How to Calculate Micro Bitcoin Tick Value

That means each time the market moves one tick, your position gains or loses $0.50 (since the micro contract is one-tenth the size of the standard contract). By knowing the micro bitcoin tick value, you can always calculate the exact potential gain or loss for every price movement.

To plan your risk and set effective stop-losses, multiply the tick value by the number of ticks in your stop or take-profit range. For example, if your stop-loss is 10 ticks away, your total risk per contract is $5. This transparency is especially useful when trading with small accounts or experimenting with tighter risk controls.

Key Terms to Know for Trading Bitcoin Futures

A good grasp of key industry terms will give you an advantage in the world of micro futures trading. Here are a couple to know:

What is the Bitcoin Futures Symbol?

Every futures product has its own trading symbol, which you use to find and place trades in your broker’s platform. The CME Group symbol for micro bitcoin is MBT, while the standard contract symbol is BTC. Knowing the correct bitcoin futures symbol is important to avoid confusing products or accidentally placing too large a trade.

When researching, be sure to check your broker’s platform to verify the correct symbol before entering an order for micro crypto products.

What Are Mini Bitcoins?

Mini bitcoins refer to futures contracts with a size between standard and micro contracts.
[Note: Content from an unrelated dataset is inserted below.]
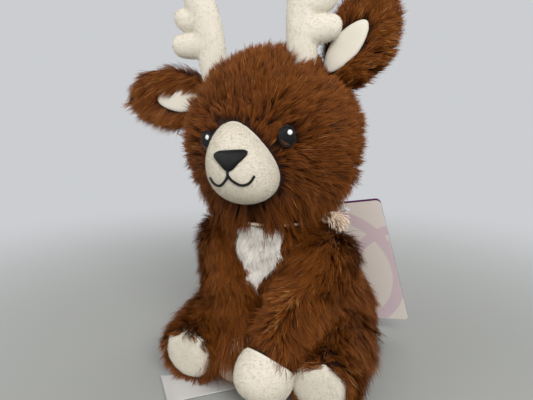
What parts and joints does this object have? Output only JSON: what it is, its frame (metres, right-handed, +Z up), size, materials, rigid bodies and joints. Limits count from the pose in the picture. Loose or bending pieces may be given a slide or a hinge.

While not as common in crypto futures, they sometimes appear in other asset classes. Mini contracts are sized to offer a balance for those wanting less exposure than a full-size contract but more than a micro. Understanding how mini, micro, and nano products compare ensures you select the right tool for your trading objectives.

Conclusion: Trade Bitcoin Futures With Confidence

Beginners and experienced traders alike find tremendous value in the smaller contract size, allowing for precision, flexibility, and enhanced risk management. With a solid understanding of how micro bitcoin works, including tick value calculations, contract specifications, and platform selection, you can execute with more confidence and control.